I think as I described during the call. I think that the good news or some positive outlook is that some positive events are happening within those companies in those ratings term sheets and events happening. But until they happen and close. Given this environment, we need to remain cautious and optimist the proactive and then when those events close, then move them up and upgraded.

Paul Johnson

Got it.
Thanks for that.
And then last question for me on dividends. No, it's at this point on this quarter's NAB is about a 17% yield on that where the current dividend rate is that and you've been talking about you're probably going to be deleveraging at least in the first half of this year on I guess, what can you say kind of thoughts around?
Yes, that's yes, level and your confidence to generate?
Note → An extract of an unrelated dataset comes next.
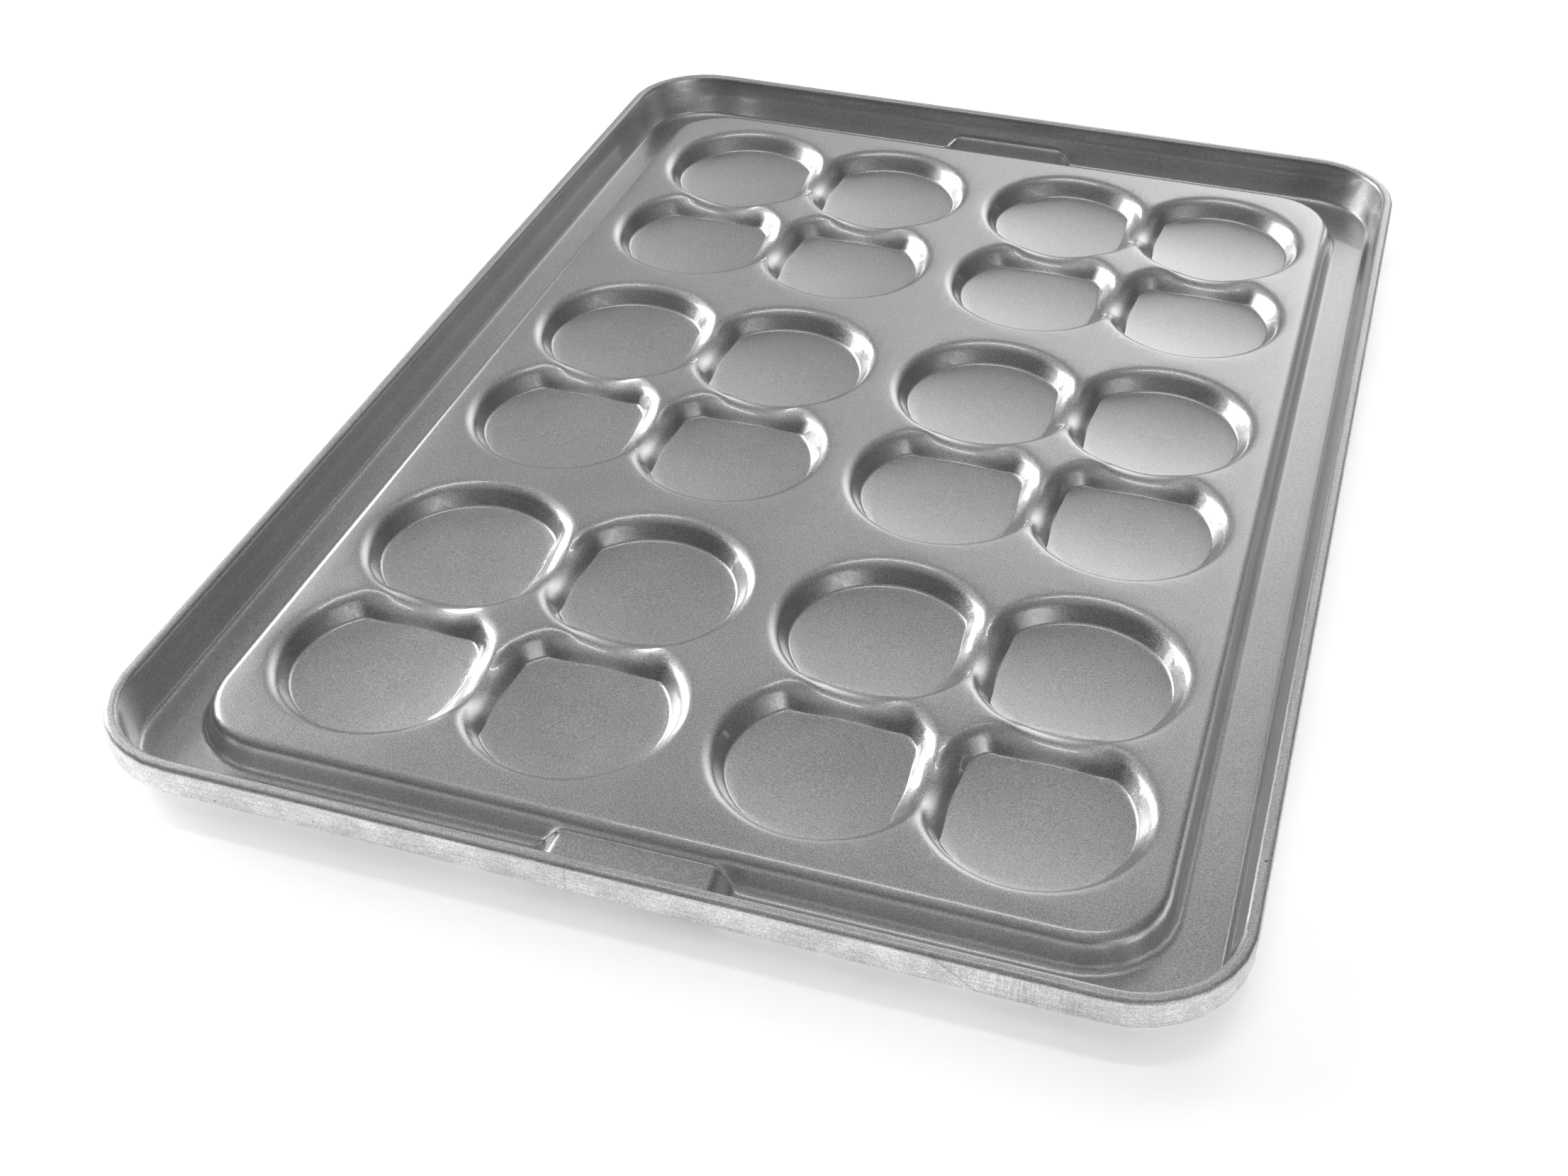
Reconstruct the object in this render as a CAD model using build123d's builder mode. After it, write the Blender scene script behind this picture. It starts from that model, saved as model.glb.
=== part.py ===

I would say two things. One is when you think about the elevation of the yields in 60% of our portfolio is floating rate, 40% is fixed, and there's also a substantial portion of our leverage that is fixed rate. So the net is net interest margin is pretty well protected for at least some period of time in a declining rate environment. So we're pretty comfortable with that. Also with the declining leverage, there is some room.
So one of the things to think about is when in 2022 and 2023 when yields were going up on the dividend was increased, but it was not an excessively increased during those periods. And as a result, you've seen the spillover income continue for almost two years to increase. I think there's substantial ordinary income that's stored to maintain a stable dividend, but the ordinary income or ENI is expected to be pretty stable as well given the strength of the fee produce income-producing portfolio.

Paul Johnson

Thanks.
That's all for me.

Operator

This concludes our question and answer session. I would like to turn the conference back over to Mr. Jim Ruby for any closing remarks.

Thank you, operator. As always, I'd like to thank everyone for listening and participating in today's call, and we look forward to talking with you all again next quarter. Thanks again, and have a nice day.

Operator

Conference has now concluded. Thank you for attending today's presentation and you may now disconnect.